In a fail-restart failure, a component crashes and later restarts. Restarted components may have stale state, which introduces additional complexity. The component must realize that it restarted and may have obsolete information.

Network failures include message omission (where messages get lost), excessive delays, and partitions, where the network splits into disconnected sub-networks.

In Byzantine failures, a component continues to run but does not behave according to the system’s specification. It may send incorrect, inconsistent, or misleading messages, either due to software bugs, hardware faults, or malicious behavior.

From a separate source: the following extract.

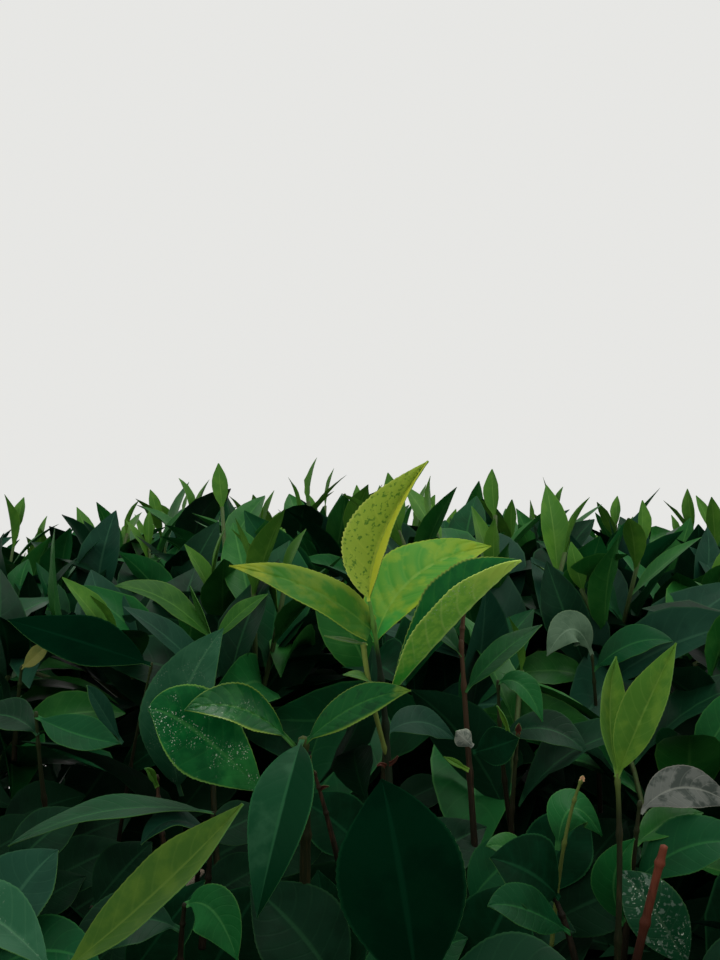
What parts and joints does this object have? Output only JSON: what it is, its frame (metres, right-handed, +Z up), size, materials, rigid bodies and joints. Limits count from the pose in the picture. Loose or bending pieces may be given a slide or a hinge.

Most systems choose a failure model that matches their expected environment rather than attempting to handle all possible failures.

Caching vs. Replication

Caching and replication are often confused, but they serve different purposes.

Replication creates multiple durable copies of data or services to improve availability and fault tolerance. Replicas are part of the system’s authoritative state and must be kept consistent.

Caching stores temporary copies of frequently accessed data to reduce latency. Cached data may become stale and is typically treated as an optimization rather than a source of truth.

Both introduce consistency challenges, but the design goals and tradeoffs are different.

No Global Knowledge

There is no global view of a distributed system.

Each component knows only its own state and whatever information it has received from others, which may be delayed or outdated. There is no single place where the “true” system state can be observed.

As a result, failure detection is inherently imperfect. A component that appears to be down may simply be slow or unreachable. Distributed systems must operate despite this uncertainty.

Summary

Distributed systems exist because single machines are no longer sufficient to meet demands for scale, availability, latency, collaboration, and mobility.

They are difficult because components operate independently, communicate over unreliable networks, and fail independently. These constraints shape every design decision that follows in this course.